Dr. Kenneth Miller, when talking about evolution and the book of Genesis, has said that if God chose to reveal himself to a tribe in the desert 6,000 years ago, he wouldn't have started out by trying to explain DNA and RNA to them. Instead, he would have said that he made man from dust, (true enough) and leave it at that.
We may now have a similar scientification of the Kryp and Tonn legend. Supermanica says:
"A man who according to a Kryptonian legend became the father of the entire Kryptonian race when he became stranded on Krypton where he encoutered a woman named Tonn who had also become stranded on the planet. (S No. 238/2, Jun 1971: "A Name is Born")."
A new discovery may prove that life on Krypton
could theoretically (Krypton is theoretical anyway) have originated somewhere else, and the "great human diaspora" is not that big of a stretch.

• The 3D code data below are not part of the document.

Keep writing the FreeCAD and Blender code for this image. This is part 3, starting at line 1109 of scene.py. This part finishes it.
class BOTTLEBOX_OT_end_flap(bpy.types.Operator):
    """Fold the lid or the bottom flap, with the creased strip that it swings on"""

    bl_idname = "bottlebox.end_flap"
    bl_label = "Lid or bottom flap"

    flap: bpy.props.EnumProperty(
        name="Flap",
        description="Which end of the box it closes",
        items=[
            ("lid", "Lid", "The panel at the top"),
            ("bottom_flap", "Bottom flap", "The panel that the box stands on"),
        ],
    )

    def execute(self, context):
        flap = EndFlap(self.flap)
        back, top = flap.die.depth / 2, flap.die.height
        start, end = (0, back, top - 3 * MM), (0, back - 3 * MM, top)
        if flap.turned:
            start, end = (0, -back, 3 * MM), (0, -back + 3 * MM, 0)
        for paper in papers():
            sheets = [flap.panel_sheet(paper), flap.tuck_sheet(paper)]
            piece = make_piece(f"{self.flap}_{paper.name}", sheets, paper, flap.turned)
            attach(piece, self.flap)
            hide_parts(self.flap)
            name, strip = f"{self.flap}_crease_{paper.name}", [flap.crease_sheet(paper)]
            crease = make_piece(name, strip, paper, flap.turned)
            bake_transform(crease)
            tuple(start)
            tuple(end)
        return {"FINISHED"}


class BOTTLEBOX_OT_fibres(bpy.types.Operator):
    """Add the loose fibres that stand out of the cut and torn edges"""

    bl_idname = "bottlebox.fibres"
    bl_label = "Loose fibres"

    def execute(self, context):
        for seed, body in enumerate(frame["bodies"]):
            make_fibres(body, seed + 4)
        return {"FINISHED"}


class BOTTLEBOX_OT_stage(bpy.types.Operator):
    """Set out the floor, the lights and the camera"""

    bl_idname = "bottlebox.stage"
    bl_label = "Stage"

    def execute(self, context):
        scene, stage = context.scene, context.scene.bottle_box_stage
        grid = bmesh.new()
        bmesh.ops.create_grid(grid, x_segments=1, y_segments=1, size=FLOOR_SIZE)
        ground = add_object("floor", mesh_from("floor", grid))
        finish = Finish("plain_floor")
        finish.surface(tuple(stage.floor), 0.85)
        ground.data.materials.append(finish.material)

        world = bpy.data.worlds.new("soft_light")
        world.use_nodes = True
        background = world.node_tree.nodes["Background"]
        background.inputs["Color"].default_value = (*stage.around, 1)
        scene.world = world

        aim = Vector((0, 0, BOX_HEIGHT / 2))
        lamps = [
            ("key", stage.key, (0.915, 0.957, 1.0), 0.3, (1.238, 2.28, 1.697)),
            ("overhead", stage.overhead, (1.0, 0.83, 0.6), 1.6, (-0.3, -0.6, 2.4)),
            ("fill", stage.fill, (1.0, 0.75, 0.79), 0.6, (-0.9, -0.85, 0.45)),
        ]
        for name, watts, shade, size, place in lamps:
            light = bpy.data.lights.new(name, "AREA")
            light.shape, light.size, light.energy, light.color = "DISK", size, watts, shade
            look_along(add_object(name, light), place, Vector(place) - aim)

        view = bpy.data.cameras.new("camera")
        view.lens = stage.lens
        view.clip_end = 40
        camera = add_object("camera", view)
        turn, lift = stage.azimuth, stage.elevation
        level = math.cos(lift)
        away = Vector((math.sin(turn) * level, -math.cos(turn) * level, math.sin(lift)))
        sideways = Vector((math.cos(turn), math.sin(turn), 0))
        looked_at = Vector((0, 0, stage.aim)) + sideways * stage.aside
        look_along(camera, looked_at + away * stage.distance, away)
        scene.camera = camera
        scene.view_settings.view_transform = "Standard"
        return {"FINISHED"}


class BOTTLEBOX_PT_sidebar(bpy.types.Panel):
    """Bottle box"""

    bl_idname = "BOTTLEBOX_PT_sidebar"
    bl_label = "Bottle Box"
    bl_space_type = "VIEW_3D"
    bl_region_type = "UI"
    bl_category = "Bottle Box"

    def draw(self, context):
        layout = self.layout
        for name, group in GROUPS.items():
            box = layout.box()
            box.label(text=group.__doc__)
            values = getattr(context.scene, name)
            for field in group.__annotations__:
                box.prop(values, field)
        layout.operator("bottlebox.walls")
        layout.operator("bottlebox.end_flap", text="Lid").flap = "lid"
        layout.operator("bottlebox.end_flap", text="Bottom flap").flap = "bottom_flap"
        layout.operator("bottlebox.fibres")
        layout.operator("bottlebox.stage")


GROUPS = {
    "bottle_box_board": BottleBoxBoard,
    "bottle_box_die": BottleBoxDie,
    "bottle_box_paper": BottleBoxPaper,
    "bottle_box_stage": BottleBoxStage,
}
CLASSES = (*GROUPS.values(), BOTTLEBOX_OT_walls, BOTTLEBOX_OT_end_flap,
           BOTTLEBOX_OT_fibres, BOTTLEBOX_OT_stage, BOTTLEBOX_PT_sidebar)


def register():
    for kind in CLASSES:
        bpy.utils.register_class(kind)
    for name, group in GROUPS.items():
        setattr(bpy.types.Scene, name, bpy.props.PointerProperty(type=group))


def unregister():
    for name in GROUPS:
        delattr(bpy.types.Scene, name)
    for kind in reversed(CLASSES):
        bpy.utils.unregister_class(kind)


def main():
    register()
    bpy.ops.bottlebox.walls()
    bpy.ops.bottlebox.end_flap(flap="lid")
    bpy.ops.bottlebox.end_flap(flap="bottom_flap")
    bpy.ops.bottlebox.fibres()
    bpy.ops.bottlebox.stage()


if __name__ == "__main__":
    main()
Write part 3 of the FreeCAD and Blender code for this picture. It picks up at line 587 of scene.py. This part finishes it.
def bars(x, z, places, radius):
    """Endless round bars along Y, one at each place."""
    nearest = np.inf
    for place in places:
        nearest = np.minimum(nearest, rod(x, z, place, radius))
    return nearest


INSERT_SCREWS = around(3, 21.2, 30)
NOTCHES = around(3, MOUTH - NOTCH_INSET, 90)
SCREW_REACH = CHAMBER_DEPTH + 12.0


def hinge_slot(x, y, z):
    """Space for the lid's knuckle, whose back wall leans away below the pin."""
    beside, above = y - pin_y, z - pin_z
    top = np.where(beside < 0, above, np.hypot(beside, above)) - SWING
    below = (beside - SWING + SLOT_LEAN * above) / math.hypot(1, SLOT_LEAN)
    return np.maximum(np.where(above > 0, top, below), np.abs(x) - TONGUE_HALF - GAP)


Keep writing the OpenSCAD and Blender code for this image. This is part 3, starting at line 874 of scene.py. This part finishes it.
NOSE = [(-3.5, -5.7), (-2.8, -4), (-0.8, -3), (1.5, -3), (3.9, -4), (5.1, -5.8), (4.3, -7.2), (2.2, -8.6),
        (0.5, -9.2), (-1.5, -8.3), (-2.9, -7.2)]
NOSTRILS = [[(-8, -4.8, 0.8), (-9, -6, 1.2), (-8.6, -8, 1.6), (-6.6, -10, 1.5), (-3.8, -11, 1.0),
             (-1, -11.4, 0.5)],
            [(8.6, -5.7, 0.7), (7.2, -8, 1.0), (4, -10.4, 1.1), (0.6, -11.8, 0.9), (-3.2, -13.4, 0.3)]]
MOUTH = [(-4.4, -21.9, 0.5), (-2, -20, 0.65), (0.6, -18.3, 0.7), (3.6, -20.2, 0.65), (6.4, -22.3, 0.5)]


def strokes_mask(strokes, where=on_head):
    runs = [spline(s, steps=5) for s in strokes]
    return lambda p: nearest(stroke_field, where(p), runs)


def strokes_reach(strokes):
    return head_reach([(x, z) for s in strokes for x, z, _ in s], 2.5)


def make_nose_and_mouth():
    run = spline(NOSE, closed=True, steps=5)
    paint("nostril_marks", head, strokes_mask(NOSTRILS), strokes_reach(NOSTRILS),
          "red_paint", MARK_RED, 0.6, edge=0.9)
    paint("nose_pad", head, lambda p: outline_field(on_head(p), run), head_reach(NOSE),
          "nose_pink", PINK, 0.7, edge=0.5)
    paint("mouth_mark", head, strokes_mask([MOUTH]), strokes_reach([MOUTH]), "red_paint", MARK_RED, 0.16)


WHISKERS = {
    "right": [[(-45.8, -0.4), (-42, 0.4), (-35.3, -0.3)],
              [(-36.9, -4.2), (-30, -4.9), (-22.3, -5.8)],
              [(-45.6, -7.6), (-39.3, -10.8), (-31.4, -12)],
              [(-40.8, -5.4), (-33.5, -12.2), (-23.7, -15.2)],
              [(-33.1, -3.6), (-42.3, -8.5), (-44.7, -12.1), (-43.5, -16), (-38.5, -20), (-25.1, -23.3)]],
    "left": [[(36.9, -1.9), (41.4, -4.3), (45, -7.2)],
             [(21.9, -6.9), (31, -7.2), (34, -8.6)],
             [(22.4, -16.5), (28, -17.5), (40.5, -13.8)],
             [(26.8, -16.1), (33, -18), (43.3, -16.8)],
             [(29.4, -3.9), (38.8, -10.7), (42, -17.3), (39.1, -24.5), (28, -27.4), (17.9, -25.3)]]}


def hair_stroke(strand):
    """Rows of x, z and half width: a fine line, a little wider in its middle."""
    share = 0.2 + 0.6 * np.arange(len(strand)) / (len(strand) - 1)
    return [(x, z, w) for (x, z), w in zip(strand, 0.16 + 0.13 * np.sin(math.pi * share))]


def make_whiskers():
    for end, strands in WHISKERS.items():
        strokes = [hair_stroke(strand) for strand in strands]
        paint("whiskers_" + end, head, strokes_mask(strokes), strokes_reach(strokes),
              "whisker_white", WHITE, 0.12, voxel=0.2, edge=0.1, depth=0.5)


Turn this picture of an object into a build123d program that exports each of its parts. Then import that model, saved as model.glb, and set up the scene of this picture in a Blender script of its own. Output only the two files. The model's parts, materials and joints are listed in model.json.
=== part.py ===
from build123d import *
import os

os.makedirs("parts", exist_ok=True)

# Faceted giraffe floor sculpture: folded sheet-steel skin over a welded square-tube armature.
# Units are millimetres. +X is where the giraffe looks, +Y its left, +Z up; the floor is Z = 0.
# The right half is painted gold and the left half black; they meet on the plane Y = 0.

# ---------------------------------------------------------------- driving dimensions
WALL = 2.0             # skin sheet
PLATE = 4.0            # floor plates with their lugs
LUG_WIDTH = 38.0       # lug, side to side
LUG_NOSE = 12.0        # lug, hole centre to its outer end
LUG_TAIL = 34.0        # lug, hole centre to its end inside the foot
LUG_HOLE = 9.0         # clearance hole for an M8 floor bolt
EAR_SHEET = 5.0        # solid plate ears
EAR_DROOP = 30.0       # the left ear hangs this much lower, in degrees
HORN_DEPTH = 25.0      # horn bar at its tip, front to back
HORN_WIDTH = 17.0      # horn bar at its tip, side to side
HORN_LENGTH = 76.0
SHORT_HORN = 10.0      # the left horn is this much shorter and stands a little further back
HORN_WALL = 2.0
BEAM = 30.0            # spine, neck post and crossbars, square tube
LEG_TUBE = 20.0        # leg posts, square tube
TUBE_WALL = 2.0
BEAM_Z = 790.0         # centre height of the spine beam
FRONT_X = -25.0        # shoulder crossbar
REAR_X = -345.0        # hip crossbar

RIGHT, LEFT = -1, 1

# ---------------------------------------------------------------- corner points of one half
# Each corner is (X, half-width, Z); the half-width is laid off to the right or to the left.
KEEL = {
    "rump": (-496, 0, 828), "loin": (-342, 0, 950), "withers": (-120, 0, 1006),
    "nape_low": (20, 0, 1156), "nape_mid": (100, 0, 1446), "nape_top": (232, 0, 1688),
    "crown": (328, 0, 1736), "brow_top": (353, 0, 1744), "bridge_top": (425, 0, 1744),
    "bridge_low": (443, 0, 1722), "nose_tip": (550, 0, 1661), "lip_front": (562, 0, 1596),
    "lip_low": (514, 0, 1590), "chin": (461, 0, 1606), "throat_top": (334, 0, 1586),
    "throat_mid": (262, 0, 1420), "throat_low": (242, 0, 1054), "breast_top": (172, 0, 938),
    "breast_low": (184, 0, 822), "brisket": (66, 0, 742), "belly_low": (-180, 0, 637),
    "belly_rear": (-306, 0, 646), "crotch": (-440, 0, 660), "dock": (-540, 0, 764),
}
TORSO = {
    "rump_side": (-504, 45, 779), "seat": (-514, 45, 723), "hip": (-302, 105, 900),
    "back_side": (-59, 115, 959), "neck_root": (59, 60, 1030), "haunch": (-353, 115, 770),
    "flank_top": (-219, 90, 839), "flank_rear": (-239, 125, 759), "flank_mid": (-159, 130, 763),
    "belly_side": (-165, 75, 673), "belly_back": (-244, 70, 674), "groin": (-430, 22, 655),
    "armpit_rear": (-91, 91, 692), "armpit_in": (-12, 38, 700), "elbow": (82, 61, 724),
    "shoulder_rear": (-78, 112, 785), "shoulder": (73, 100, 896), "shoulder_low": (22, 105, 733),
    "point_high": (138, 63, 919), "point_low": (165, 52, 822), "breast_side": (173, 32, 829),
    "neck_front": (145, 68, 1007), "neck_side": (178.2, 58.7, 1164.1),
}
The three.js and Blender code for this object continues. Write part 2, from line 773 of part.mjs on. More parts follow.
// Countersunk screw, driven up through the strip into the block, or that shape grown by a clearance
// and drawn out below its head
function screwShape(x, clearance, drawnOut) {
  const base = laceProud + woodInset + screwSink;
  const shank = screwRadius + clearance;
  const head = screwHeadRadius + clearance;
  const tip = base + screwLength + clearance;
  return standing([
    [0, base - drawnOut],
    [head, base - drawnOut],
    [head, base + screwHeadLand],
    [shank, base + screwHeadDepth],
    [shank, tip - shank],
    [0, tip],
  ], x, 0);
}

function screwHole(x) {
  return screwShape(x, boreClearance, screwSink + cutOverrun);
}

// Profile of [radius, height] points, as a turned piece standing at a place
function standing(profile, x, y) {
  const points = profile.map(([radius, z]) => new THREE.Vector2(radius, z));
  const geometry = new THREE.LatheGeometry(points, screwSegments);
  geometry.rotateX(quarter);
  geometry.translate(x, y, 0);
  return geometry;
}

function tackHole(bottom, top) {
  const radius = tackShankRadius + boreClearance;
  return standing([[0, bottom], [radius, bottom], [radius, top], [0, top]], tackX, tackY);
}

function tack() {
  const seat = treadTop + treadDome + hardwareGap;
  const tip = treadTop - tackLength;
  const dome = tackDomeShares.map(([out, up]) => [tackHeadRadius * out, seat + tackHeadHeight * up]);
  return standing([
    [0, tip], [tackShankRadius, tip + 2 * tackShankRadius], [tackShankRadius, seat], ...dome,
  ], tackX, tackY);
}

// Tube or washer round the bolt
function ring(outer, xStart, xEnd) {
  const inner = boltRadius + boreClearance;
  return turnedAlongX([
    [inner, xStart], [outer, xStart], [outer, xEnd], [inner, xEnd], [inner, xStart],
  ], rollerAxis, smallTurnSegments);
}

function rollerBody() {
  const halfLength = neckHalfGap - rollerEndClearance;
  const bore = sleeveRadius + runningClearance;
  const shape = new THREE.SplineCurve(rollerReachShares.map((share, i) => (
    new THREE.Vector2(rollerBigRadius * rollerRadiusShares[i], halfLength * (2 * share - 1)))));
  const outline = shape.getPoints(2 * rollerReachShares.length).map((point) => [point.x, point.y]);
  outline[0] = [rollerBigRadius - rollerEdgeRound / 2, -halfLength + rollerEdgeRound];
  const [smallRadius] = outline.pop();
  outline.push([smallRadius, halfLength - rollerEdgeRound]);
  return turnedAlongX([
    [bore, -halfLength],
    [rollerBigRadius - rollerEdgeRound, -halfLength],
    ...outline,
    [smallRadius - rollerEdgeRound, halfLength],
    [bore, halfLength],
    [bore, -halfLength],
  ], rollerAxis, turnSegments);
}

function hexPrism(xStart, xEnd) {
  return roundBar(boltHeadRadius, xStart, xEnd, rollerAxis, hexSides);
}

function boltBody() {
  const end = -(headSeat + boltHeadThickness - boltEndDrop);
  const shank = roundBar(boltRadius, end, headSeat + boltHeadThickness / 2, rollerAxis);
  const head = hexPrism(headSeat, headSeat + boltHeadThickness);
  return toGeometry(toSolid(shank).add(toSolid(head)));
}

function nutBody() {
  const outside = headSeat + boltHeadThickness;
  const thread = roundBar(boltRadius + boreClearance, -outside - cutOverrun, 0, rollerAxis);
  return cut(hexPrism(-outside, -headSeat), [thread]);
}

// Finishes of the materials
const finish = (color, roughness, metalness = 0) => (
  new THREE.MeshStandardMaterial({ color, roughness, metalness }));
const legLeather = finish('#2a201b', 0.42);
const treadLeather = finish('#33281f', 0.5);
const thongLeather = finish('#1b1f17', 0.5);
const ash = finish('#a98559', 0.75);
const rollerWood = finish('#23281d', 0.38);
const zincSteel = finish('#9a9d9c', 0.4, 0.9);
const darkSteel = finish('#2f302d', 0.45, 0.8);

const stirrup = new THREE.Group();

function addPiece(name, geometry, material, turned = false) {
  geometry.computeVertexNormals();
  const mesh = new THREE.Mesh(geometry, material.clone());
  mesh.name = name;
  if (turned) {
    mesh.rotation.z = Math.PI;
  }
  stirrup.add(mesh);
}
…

Dr Godfrey Louis has analyzed biological cells that fell over southern India in 2001 as part of a "mysterious red rain," and found that the cells do not contain DNA. Dr. Louis believes them to be extraterrestrial, as they are able to replicate at 300C and could have survived the extreme temperatures found in space. Instead of "great human diaspora," the theory in Superman comics that all human life generated from one source, this theory in modern science is called "Panspermia."